* What to do *
Return each line of the listing that contains the string "bodies".
►
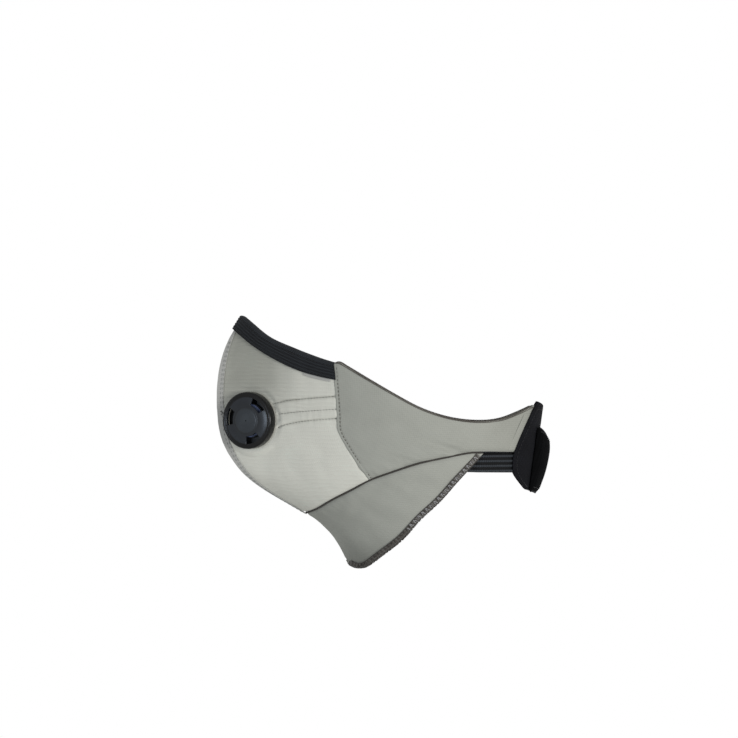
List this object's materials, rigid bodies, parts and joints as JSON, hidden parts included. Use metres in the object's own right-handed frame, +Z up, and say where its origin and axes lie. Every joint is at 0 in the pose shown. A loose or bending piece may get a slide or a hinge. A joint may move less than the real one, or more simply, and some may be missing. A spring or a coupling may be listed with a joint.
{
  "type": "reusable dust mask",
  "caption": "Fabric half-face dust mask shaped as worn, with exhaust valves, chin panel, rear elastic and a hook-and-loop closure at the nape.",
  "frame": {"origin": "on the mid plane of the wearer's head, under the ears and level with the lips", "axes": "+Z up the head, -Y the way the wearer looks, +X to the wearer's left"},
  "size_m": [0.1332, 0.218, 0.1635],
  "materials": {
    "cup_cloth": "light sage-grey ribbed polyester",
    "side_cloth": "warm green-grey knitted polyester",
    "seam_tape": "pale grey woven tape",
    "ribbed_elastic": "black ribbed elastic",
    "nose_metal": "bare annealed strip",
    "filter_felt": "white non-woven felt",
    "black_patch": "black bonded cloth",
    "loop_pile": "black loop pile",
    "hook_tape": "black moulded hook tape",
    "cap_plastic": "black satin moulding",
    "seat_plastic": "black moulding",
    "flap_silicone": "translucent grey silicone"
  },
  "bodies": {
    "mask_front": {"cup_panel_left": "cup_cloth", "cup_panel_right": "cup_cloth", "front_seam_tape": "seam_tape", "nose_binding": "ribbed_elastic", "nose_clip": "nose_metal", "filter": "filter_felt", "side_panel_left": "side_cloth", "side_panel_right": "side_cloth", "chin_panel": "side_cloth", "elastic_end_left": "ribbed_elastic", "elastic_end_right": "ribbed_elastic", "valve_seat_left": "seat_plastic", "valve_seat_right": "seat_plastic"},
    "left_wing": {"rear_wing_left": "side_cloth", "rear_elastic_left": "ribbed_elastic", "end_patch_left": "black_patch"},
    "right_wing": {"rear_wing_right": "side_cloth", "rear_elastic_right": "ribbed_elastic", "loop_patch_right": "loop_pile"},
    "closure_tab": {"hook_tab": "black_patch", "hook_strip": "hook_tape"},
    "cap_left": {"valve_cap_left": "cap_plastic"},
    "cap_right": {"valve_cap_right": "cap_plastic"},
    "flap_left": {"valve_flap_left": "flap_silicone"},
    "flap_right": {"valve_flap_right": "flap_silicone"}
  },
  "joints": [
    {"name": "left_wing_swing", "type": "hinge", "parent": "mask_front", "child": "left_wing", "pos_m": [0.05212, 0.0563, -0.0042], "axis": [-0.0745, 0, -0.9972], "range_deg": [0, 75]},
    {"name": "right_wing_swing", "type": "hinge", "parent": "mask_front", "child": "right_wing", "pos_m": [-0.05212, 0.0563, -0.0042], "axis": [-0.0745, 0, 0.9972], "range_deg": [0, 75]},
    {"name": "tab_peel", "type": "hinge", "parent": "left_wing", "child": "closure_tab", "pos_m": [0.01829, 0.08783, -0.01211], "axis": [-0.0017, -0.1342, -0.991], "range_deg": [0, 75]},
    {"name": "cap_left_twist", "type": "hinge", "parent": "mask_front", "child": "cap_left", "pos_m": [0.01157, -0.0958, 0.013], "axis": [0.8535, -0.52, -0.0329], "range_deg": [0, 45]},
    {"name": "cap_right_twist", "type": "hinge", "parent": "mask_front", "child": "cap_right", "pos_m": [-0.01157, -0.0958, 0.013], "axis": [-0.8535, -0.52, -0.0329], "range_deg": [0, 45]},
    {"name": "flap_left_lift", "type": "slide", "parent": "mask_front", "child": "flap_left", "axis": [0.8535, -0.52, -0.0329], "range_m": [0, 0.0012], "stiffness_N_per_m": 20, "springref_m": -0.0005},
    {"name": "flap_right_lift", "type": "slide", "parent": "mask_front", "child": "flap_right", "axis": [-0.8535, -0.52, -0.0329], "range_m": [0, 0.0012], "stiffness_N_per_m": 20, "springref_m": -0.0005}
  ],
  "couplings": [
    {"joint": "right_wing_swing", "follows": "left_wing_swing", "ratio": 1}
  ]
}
◄
* Task answer *
List this object's materials, rigid bodies, parts and joints as JSON, hidden parts included. Use metres in the object's own right-handed frame, +Z up, and say where its origin and axes lie. Every joint is at 0 in the pose shown. A loose or bending piece may get a slide or a hinge. A joint may move less than the real one, or more simply, and some may be missing. A spring or a coupling may be listed with a joint.
  "bodies": {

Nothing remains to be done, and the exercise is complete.